Family and education

Little Badger’s father, Patrick Ryan, was an English professor; her mother, Hermelinda Walking Woman, is the Education Director of the Lipan Apache Tribe. She also serves as a delegate for the Tribe to the National Congress of American Indians. After graduating with honors from high school in Texas, she attended Princeton University in New Jersey, where she earned the bachelor’s of Geoscience. Little Badger graduated cum laude and was honored by her department with the Arthur F. Buddington Award for Overall Excellence as an undergraduate student. She subsequently enrolled in the doctoral program in oceanography at Texas A&M University, College Station, where she earned the Ph.D. She wrote her dissertation on the genomics of Karenia brevis, a species of plankton that causes toxic red tide in the Gulf of Mexico.
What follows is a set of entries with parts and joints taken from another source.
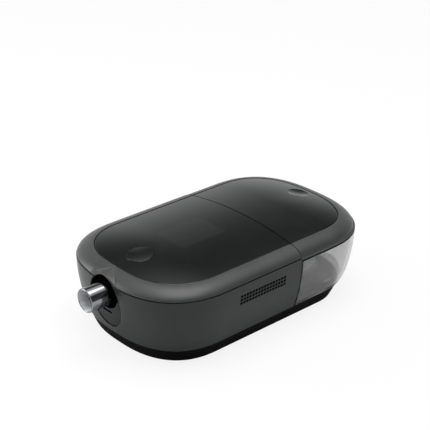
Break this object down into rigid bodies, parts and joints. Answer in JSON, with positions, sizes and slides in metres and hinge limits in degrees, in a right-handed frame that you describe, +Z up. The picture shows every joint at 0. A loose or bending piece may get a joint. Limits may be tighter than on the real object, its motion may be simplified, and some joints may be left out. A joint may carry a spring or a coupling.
{
  "type": "cpap machine",
  "caption": "Low rounded bedside breathing machine with a round button, a hooded air outlet, a side grille and a clear pull-out water tank under a hinged lid.",
  "frame": {"origin": "middle of the housing's footprint on the table, on the resting plane of the rubber feet", "axes": "+Z up, +Y along the length towards the water tank (the air outlet faces -Y), +X to the side with the grille (the service side with filter, card slot and power inlet is -X)"},
  "size_m": [0.164, 0.2844, 0.0817],
  "materials": {
    "housing_plastic": "fine satin texture",
    "band_plastic": "satin",
    "glossy_panel": "gloss",
    "base_plastic": "satin",
    "recess_plastic": "gloss",
    "outlet_plastic": "polished, mirror-like",
    "smoky_tank": "clear smoky plastic",
    "inner_plastic": "moulded",
    "silicone": "soft",
    "black_rubber": "matt",
    "foam": "open foam",
    "filter_media": "felted",
    "circuit_board": "solder resist",
    "screen_glass": "gloss",
    "steel": "machined",
    "copper_windings": "enamelled wire",
    "contact_metal": "plated",
    "magnet": "ground",
    "aluminium_plate": "satin",
    "heater_film": "satin",
    "white_plastic": "moulded"
  },
  "bodies": {
    "main": {"base_pan": "base_plastic", "housing": "housing_plastic", "top_band": "band_plastic", "top_panel": "glossy_panel", "outlet_well": "recess_plastic", "contact_plate": "housing_plastic", "hose_contacts": "contact_metal", "outlet_port": "outlet_plastic", "humid_duct": "silicone", "dry_duct": "silicone", "port_block": "inner_plastic", "port_seals": "black_rubber", "blower_base": "inner_plastic", "blower_cover": "inner_plastic", "blower_mounts": "black_rubber", "motor_stator": "copper_windings", "motor_bearings": "steel", "inlet_box": "inner_plastic", "sound_foam": "foam", "filter_tray": "inner_plastic", "pollen_filter": "filter_media", "power_socket": "base_plastic", "socket_pin": "contact_metal", "power_board": "circuit_board", "control_board": "circuit_board", "board_screws": "steel", "display_module": "screen_glass", "button_switch": "inner_plastic", "ribbon_cable": "white_plastic", "card_socket": "steel", "memory_card": "base_plastic", "vent_screen": "foam", "heater_plate": "aluminium_plate", "heater_pad": "heater_film", "pressure_sensor": "circuit_board", "rubber_feet": "black_rubber", "base_screws": "steel", "door_pin": "steel", "flap_pin": "steel"},
    "rotor": {"impeller": "white_plastic", "motor_shaft": "steel", "rotor_magnet": "magnet"},
    "button": {"start_button": "glossy_panel"},
    "tank": {"tank_body": "smoky_tank", "tank_plate": "aluminium_plate", "air_guide": "smoky_tank", "slosh_plates": "smoky_tank", "hinge_pin": "steel"},
    "lid": {"lid_band": "band_plastic", "lid_panel": "glossy_panel", "lid_seal": "black_rubber", "lid_liner": "inner_plastic"},
    "filter_hatch": {"filter_door": "housing_plastic"},
    "card_hatch": {"card_flap": "housing_plastic"}
  },
  "joints": [
    {"name": "impeller_spin", "type": "hinge", "parent": "main", "child": "rotor", "pos_m": [-0.026, -0.05, 0.03], "axis": [0, 0, 1], "continuous": true},
    {"name": "button_press", "type": "slide", "parent": "main", "child": "button", "axis": [0, 0.1219, -0.9925], "range_m": [0, 0.0007], "stiffness_N_per_m": 900},
    {"name": "tank_slide", "type": "slide", "parent": "main", "child": "tank", "axis": [0, 1, 0], "range_m": [0, 0.12]},
    {"name": "lid_open", "type": "hinge", "parent": "tank", "child": "lid", "pos_m": [0, 0.131, 0.064], "axis": [-1, 0, 0], "range_deg": [0, 100]},
    {"name": "filter_door_open", "type": "hinge", "parent": "main", "child": "filter_hatch", "pos_m": [-0.07665, -0.04, 0.0318], "axis": [0, -1, 0], "range_deg": [0, 85]},
    {"name": "card_flap_open", "type": "hinge", "parent": "main", "child": "card_hatch", "pos_m": [-0.07954, 0.011, 0.0467], "axis": [0, -1, 0], "range_deg": [0, 90]}
  ]
}
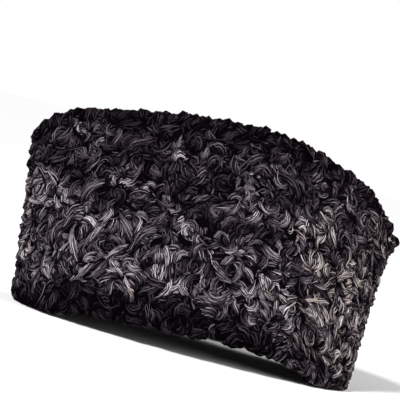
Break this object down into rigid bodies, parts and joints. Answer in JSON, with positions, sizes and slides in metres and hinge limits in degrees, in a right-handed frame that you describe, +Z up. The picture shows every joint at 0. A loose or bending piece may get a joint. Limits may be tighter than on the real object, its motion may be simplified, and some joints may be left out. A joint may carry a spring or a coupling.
{
  "type": "karakul cap",
  "caption": "Peaked, fold-flat lambskin cap of tight black-grey curls: side panels joined at front and back seams, with a crown folded down between their ridges. Worn on the head.",
  "frame": {"origin": "On the floor below the middle of the cap's length and width, as it stands on its rim.", "axes": "+X towards the back of the head along the cap's length, -X towards the forehead, -Y the wearer's left, +Z up."},
  "size_m": [0.2366, 0.1751, 0.1447],
  "materials": {
    "karakul_fur": "glossy roll curls, black with grey lights",
    "crown_fur": "flatter, darker roll curls"
  },
  "bodies": {
    "root": {"side_panel_left": "karakul_fur", "side_panel_right": "karakul_fur", "crown_insert": "crown_fur"}
  },
  "joints": []
}
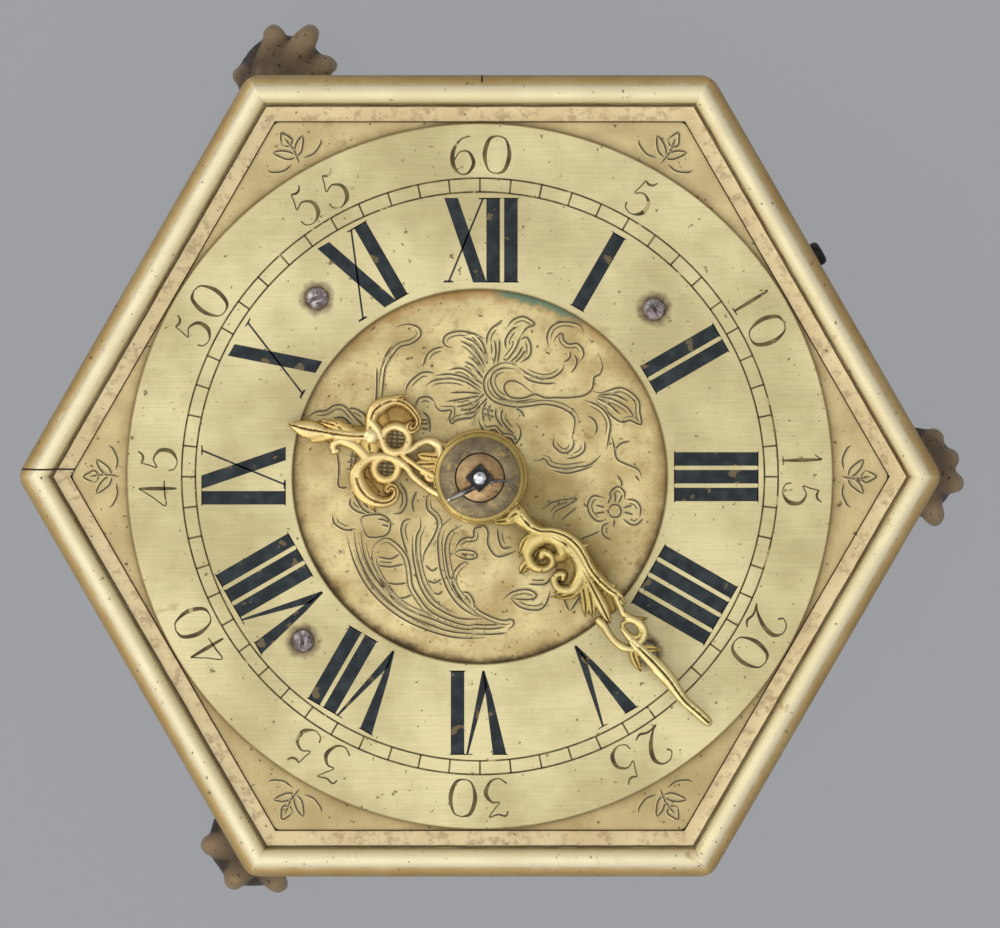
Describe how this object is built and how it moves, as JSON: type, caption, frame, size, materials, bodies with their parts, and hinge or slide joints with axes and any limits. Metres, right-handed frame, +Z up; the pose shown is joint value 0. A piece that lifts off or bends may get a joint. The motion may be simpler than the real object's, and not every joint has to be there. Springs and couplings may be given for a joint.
{
  "type": "horizontal table clock",
  "caption": "Hexagonal gilt-brass horizontal table clock: dial on top, pierced hands, glazed sides, claw-and-ball feet, hinged case, catch, fusee and verge movement.",
  "frame": {"origin": "on the surface the clock stands on, under the dial's axis", "axes": "+Z up along the hands' axis, +Y towards twelve o'clock, +X towards three o'clock"},
  "size_m": [0.1469, 0.1368, 0.076],
  "materials": {
    "gilt_case": "worn fire gilding, polished mouldings",
    "gilt_dial": "pale gilding, engraved, lightly brushed",
    "gilt_hands": "chased gilt brass",
    "bronze_feet": "brown patinated cast bronze",
    "movement_brass": "finished brass",
    "steel": "grey polished steel, light rust",
    "dark_steel": "darkened steel",
    "glass": "clear window glass"
  },
  "bodies": {
    "base": {"base_plate": "gilt_case", "base_moulding": "gilt_case", "paw_foot_right": "bronze_feet", "paw_foot_upper_left": "bronze_feet", "paw_foot_lower_left": "bronze_feet", "base_hinge_leaf": "gilt_case", "hinge_pin": "steel", "catch_spring": "dark_steel"},
    "catch": {"catch_button": "dark_steel"},
    "centre": {"centre_arbor": "steel", "centre_wheel": "movement_brass"},
    "third": {"third_arbor": "steel", "third_wheel": "movement_brass"},
    "contrate": {"contrate_arbor": "steel", "contrate_wheel": "movement_brass"},
    "escape": {"escape_arbor": "steel", "escape_wheel": "movement_brass"},
    "balance": {"verge_staff": "steel", "balance_wheel": "movement_brass"},
    "fusee": {"fusee_arbor": "steel", "fusee": "movement_brass", "great_wheel": "movement_brass"},
    "barrel": {"mainspring_barrel": "movement_brass"},
    "minute": {"cannon_pinion": "steel", "minute_hand": "gilt_hands", "hand_collet": "steel", "hand_pin": "dark_steel"},
    "hour": {"hour_wheel": "movement_brass", "hour_hand": "gilt_hands"},
    "minute_wheel": {"minute_wheel": "movement_brass"},
    "case": {"case_hinge_leaf": "gilt_case", "catch_hook": "steel", "wall_upper_right": "gilt_case", "wall_top": "gilt_case", "wall_upper_left": "gilt_case", "wall_lower_left": "gilt_case", "wall_bottom": "gilt_case", "wall_lower_right": "gilt_case", "window_frames": "gilt_case", "window_panes": "glass", "top_moulding": "gilt_case", "dial_plate": "gilt_dial", "chapter_ring": "gilt_dial", "dial_screws": "steel", "dial_posts": "movement_brass", "front_plate": "movement_brass", "back_plate": "movement_brass", "plate_pillars": "movement_brass", "pillar_pins": "steel", "hairspring": "dark_steel", "balance_cock": "movement_brass", "cock_screw": "steel", "potence": "movement_brass", "counter_potence": "movement_brass", "barrel_arbor": "steel", "setup_ratchet": "steel", "setup_click": "steel", "fusee_chain": "dark_steel", "minute_wheel_post": "steel"}
  },
  "joints": [
    {"name": "case_hinge", "type": "hinge", "parent": "base", "child": "case", "pos_m": [-0.05144, -0.0297, 0.02605], "axis": [0.5, -0.866, 0], "range_deg": [0, 95]},
    {"name": "catch_press", "type": "slide", "parent": "base", "child": "catch", "axis": [-0.866, -0.5, 0], "range_m": [0, 0.0015], "stiffness_N_per_m": 300, "springref_m": -0.001},
    {"name": "minute_hand_turn", "type": "hinge", "parent": "case", "child": "minute", "pos_m": [0, 0, 0.0308], "axis": [0, 0, -1], "continuous": true},
    {"name": "hour_hand_turn", "type": "hinge", "parent": "case", "child": "hour", "pos_m": [0, 0, 0.0308], "axis": [0, 0, -1], "continuous": true},
    {"name": "minute_wheel_turn", "type": "hinge", "parent": "case", "child": "minute_wheel", "pos_m": [0.0072, 0.01247, 0.0308], "axis": [0, 0, -1], "continuous": true},
    {"name": "contrate_wheel_turn", "type": "hinge", "parent": "case", "child": "contrate", "pos_m": [0.01192, 0.02052, 0.0308], "axis": [0, 0, -1], "continuous": true},
    {"name": "third_wheel_turn", "type": "hinge", "parent": "case", "child": "third", "pos_m": [-0.00313, 0.01773, 0.0308], "axis": [0, 0, -1], "continuous": true},
    {"name": "centre_arbor_turn", "type": "hinge", "parent": "case", "child": "centre", "pos_m": [0, 0, 0.0308], "axis": [0, 0, -1], "continuous": true},
    {"name": "fusee_turn", "type": "hinge", "parent": "case", "child": "fusee", "pos_m": [-0.0172, -0.01205, 0.0308], "axis": [0, 0, -1], "continuous": true},
    {"name": "barrel_turn", "type": "hinge", "parent": "case", "child": "barrel", "pos_m": [0.01637, -0.01755, 0.0308], "axis": [0, 0, -1], "continuous": true},
    {"name": "escape_wheel_turn", "type": "hinge", "parent": "case", "child": "escape", "pos_m": [-0.00748, 0.02052, 0.0398], "axis": [1, 0, 0], "continuous": true},
    {"name": "balance_swing", "type": "hinge", "parent": "case", "child": "balance", "pos_m": [-0.01268, 0.02052, 0.026], "axis": [0, 0, 1], "range_deg": [-110, 110], "stiffness_Nm_per_rad": 0.00005}
  ],
  "couplings": [
    {"joint": "hour_hand_turn", "follows": "minute_hand_turn", "ratio": 0.083333},
    {"joint": "minute_wheel_turn", "follows": "minute_hand_turn", "ratio": -0.33333},
    {"joint": "escape_wheel_turn", "follows": "contrate_wheel_turn", "ratio": -8},
    {"joint": "third_wheel_turn", "follows": "contrate_wheel_turn", "ratio": -0.13333},
    {"joint": "centre_arbor_turn", "follows": "contrate_wheel_turn", "ratio": 0.016667},
    {"joint": "fusee_turn", "follows": "contrate_wheel_turn", "ratio": -0.0027778},
    {"joint": "barrel_turn", "follows": "contrate_wheel_turn", "ratio": -0.0015737}
  ]
}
For her valuable research, she received a Ford Dissertation Fellowship and TAMU's Chapman Award for Graduate Student Research.

Short fiction and Apache influence

Little Badger’s short fiction has appeared in a range of publications, including Strange Horizons, Fantasy Magazine, Mythic Delirium, and The Dark, among others. Notably, Little Badger enriches her short stories with Apache history and lore. For example, two Apache sisters reunite in “Whalebone Parrot”, a Victorian horror story set in the late 19th century on an island in the Atlantic. During the conflict between their tribe and the U.S. Army, the women were orphaned and grew up together in a residential “Indian school.” Thus, as Little Badger notes, her story is rooted in Lipan Apache history, a history that “few remember.” Similarly, in “Owl vs. the Neighborhood Watch”, she revives Native legend when she places Owl, a shape-shifting supernatural harbinger of evil, in a story set in contemporary Appalachia.

Comics and graphic novel

Little Badger published her debut comic “Worst Bargain in Town” in Moonshot Volume 2. She is co-author with Magdalene Visaggio of a comic series, Strangelands, published by H1 Universe Humanoids Publishing in 8 issues. In this comic series, she introduces an Apache superhero. She has recently signed a contract to write her first graphic novel featuring four Lipan Apache friends on a mission to save a kidnapped baby.

Debut novel, Elatsoe

Little Badger’s debut novel Elatsoe is to be published in summer 2020 by Levine Querido. The story is set in modern-day Texas; the main character Ellie is a seventeen-year-old Lipan Apache. Ellie is accompanied by the ghost of her pet dog Kirby. She has used her grandmothers’ traditional techniques to bring him back to life. Kirby and Ellie are joined by Ellie’s friend and classmate Jay as they work to solve the murder of her cousin. At the same time, they confront an enclave of vampires plaguing people near Willowbee, a mysterious town in South Texas.

Indigenous Futurisms

Indigenous Futurisms is a growing movement in the arts and literature in which Native writers create science fiction and fantasy with characters and themes drawn from indigenous cultures. In 2012, Prof. Grace Dillon formalized the study of Indigenous Futurisms with publication of Walking the Clouds: An Anthology of Indigenous Science Fiction. With much of her science fiction, Little Badger has contributed to Indigenous Futurisms. In Strangelands, for example, Little Badger introduces an Apache comic book superhero. In her short story “Né łe!” the main characters are a Navajo interplanetary ship’s captain and a Lipan Apache veterinarian accompanying 40 chihuahuas on their way to forever homes on Mars.